WORK TO COMPLETE: Reproduce the span that opens at the line containing "Reconstruct the object" and closes at the line containing "wasm.setup();", both lines included, without alteration and without any other line.

STORED DATA:
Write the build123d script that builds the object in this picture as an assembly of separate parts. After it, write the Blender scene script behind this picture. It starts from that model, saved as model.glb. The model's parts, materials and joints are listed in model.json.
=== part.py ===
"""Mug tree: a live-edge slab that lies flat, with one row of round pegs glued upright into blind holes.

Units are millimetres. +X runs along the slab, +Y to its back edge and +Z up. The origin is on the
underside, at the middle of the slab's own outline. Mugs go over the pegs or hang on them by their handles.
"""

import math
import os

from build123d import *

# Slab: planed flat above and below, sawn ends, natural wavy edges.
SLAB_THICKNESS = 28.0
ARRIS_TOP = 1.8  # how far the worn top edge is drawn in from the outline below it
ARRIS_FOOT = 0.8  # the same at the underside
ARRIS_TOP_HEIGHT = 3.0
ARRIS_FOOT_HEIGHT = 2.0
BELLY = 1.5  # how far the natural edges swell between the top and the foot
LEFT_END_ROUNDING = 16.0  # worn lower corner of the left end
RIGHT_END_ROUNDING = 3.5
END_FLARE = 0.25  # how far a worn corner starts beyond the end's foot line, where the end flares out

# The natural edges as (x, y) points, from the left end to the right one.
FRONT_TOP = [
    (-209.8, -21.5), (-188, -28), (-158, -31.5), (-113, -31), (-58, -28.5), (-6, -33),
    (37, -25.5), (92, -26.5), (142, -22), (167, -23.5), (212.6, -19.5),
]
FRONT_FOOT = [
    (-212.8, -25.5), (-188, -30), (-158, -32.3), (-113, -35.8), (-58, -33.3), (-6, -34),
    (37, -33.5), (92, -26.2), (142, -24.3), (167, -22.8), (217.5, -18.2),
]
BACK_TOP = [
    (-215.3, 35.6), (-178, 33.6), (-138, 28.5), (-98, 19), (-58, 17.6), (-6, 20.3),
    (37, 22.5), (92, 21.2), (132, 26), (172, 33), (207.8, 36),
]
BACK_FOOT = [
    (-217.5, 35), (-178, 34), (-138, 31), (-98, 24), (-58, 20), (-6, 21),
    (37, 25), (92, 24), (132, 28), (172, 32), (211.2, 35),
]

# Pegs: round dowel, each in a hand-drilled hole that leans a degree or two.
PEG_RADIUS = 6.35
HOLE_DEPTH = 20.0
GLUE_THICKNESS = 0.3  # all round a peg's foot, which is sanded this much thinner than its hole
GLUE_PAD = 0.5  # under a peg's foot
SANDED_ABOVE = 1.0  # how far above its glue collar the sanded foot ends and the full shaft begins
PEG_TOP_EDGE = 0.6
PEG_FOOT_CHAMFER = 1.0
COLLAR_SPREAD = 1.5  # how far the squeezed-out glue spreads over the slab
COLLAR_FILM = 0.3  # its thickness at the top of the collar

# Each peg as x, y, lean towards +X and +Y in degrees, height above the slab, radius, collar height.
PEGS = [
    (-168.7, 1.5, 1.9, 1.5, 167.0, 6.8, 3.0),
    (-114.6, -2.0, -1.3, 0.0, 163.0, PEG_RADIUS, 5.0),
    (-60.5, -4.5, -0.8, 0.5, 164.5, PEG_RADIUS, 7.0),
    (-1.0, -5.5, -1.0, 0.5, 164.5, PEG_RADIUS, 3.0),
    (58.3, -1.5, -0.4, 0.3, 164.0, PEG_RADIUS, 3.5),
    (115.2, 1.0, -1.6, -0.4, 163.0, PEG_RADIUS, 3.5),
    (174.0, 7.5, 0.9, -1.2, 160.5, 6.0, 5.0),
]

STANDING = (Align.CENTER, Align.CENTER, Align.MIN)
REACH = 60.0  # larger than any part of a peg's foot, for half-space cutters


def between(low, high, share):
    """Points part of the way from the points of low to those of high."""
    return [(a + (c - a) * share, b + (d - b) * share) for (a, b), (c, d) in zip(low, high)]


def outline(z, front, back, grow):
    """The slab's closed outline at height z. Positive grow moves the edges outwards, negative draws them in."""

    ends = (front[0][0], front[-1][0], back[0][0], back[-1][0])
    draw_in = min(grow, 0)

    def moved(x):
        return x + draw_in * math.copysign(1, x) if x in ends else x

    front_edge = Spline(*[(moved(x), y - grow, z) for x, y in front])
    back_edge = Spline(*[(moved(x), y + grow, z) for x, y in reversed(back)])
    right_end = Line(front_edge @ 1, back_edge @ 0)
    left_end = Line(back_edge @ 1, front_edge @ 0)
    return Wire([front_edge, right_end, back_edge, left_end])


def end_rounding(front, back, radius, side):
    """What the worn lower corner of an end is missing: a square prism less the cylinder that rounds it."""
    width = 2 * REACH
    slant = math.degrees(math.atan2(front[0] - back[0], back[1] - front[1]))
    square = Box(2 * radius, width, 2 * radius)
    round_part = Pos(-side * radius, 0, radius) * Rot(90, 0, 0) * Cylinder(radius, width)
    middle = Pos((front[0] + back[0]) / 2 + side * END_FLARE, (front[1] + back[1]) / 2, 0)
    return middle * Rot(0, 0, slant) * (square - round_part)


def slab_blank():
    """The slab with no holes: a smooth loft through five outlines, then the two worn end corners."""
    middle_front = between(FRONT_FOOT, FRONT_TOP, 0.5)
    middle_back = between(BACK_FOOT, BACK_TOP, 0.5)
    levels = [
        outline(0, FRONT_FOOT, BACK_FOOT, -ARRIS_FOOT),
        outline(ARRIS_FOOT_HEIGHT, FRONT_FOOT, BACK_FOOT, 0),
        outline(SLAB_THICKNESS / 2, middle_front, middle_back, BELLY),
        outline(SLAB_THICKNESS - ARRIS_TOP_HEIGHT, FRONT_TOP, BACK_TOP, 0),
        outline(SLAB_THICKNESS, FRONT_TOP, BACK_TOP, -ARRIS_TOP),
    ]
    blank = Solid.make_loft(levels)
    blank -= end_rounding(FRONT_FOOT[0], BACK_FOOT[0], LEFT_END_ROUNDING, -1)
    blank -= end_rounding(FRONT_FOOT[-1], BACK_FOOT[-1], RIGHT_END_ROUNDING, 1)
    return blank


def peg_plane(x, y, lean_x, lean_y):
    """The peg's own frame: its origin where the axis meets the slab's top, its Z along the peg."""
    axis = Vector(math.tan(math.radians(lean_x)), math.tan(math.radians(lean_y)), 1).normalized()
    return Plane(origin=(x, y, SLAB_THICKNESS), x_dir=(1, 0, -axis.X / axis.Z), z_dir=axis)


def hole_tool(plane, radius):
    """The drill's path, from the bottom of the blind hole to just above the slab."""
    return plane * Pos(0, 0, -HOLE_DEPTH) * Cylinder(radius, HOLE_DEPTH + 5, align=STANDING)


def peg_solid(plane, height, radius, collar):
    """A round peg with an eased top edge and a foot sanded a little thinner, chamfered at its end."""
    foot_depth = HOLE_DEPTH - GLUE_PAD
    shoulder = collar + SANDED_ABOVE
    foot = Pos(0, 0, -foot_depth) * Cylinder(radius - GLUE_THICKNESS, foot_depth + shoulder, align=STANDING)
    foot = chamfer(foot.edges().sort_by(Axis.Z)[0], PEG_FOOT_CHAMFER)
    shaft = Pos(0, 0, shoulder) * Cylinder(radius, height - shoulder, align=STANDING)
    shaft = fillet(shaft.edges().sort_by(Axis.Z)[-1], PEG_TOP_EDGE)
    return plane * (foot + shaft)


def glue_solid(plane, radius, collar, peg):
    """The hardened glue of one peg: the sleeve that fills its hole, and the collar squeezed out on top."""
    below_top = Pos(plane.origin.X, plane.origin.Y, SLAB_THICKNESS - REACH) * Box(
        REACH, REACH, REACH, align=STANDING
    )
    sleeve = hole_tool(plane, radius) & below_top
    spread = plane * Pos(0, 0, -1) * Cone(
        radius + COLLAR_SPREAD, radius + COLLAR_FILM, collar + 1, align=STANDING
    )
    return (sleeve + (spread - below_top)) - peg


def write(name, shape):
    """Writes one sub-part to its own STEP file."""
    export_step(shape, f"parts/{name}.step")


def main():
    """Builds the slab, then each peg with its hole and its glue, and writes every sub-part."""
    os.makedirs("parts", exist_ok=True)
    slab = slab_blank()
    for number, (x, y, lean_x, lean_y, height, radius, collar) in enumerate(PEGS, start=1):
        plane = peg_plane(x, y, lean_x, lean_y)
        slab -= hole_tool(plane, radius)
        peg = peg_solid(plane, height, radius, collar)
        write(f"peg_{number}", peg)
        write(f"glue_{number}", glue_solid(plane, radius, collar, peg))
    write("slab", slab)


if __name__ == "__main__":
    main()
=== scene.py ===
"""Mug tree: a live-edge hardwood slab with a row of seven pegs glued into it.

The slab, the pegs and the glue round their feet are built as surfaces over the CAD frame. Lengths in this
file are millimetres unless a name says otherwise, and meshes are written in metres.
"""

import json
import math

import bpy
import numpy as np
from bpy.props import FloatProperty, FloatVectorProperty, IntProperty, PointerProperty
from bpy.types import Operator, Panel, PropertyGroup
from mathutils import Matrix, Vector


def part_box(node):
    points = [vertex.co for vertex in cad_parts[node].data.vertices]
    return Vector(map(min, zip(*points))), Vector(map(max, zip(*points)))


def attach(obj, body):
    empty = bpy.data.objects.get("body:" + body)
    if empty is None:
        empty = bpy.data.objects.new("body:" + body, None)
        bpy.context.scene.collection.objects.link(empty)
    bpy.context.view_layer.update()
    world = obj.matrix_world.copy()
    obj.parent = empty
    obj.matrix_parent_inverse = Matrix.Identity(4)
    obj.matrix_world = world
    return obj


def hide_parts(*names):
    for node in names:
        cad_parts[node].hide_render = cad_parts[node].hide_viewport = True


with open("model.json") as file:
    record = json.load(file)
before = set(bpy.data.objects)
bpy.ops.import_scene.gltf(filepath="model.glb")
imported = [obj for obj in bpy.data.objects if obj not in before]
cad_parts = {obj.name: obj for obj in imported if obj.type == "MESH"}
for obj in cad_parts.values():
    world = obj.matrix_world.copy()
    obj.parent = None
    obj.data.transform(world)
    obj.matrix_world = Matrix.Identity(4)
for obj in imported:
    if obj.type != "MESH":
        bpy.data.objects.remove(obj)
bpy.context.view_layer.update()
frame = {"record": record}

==

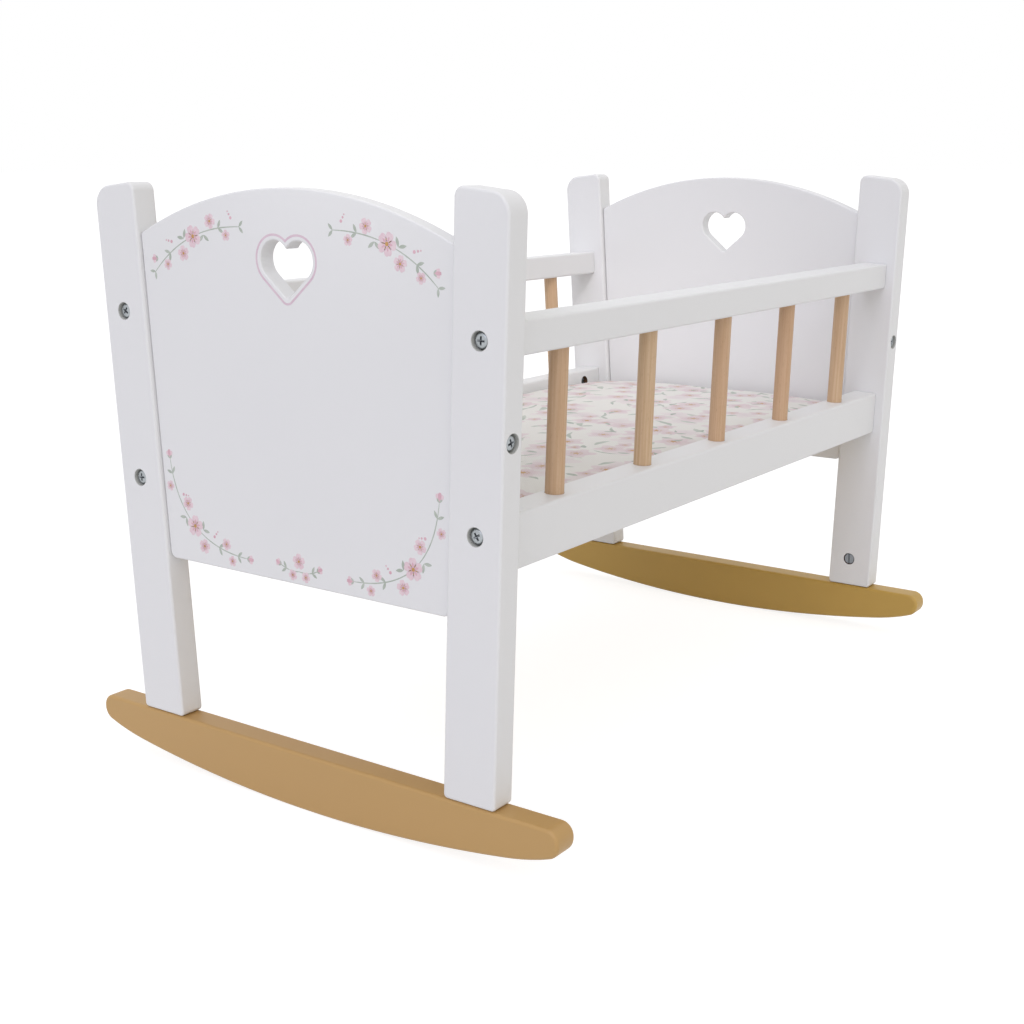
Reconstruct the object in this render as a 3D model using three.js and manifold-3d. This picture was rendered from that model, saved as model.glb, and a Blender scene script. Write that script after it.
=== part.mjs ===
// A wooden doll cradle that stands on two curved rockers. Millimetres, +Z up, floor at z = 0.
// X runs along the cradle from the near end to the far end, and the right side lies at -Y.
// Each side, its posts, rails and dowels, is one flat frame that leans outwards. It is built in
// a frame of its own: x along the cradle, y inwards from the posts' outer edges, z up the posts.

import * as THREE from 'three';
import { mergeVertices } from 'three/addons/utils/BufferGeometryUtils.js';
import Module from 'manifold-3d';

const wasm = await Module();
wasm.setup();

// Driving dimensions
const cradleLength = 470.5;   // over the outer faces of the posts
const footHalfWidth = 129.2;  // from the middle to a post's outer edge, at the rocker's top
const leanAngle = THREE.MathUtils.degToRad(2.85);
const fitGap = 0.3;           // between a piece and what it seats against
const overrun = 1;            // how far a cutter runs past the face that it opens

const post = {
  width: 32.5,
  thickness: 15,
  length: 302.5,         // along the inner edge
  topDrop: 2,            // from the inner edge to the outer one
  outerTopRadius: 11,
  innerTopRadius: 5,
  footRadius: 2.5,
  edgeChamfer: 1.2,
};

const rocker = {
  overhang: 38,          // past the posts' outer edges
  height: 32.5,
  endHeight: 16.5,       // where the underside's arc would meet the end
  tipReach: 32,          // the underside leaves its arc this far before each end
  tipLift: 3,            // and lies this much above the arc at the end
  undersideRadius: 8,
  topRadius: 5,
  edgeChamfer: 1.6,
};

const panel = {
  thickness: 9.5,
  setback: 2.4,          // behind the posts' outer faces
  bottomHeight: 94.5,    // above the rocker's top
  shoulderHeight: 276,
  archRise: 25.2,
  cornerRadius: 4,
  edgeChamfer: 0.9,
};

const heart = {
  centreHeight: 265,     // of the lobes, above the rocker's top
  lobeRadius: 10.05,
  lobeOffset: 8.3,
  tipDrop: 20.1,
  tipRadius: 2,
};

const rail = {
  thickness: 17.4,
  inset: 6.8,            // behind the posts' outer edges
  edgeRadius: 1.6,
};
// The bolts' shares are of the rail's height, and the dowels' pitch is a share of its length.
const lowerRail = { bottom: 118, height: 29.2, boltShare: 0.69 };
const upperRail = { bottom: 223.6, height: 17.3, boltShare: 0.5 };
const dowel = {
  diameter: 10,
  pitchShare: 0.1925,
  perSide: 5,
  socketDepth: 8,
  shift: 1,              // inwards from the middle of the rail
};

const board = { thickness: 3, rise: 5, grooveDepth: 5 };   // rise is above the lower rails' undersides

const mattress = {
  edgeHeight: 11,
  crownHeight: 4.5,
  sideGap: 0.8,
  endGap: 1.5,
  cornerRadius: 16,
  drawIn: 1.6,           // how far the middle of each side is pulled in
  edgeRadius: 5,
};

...

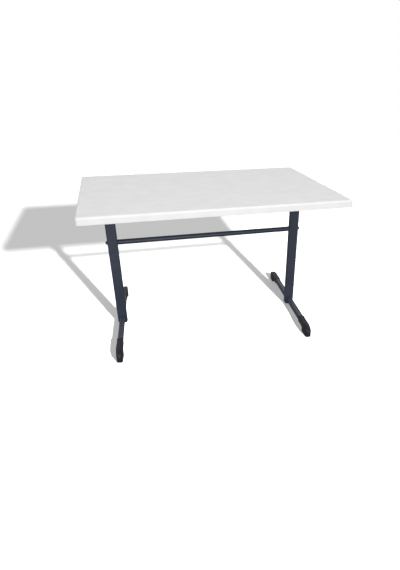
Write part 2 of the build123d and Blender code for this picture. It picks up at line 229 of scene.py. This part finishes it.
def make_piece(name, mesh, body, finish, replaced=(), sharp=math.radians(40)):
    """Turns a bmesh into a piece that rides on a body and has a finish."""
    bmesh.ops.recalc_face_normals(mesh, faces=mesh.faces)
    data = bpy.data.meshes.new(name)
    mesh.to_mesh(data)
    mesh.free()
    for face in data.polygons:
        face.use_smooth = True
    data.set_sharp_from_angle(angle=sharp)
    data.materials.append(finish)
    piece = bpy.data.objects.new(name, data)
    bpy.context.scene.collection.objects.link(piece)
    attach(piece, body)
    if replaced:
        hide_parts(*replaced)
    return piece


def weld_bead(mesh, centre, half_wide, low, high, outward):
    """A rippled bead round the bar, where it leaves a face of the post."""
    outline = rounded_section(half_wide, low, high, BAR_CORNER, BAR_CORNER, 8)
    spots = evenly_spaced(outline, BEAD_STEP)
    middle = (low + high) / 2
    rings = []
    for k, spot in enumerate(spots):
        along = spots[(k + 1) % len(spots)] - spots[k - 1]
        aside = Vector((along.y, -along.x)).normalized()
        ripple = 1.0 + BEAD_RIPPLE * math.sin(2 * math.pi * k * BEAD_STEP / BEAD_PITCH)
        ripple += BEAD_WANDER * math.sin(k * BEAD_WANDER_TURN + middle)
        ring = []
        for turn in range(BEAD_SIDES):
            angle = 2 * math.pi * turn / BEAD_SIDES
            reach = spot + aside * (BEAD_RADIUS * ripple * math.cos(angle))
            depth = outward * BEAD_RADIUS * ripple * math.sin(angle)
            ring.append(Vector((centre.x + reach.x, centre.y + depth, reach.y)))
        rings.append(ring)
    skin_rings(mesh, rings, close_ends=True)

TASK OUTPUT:
Reconstruct the object in this render as a 3D model using three.js and manifold-3d. This picture was rendered from that model, saved as model.glb, and a Blender scene script. Write that script after it.
=== part.mjs ===
// A wooden doll cradle that stands on two curved rockers. Millimetres, +Z up, floor at z = 0.
// X runs along the cradle from the near end to the far end, and the right side lies at -Y.
// Each side, its posts, rails and dowels, is one flat frame that leans outwards. It is built in
// a frame of its own: x along the cradle, y inwards from the posts' outer edges, z up the posts.

import * as THREE from 'three';
import { mergeVertices } from 'three/addons/utils/BufferGeometryUtils.js';
import Module from 'manifold-3d';

const wasm = await Module();
wasm.setup();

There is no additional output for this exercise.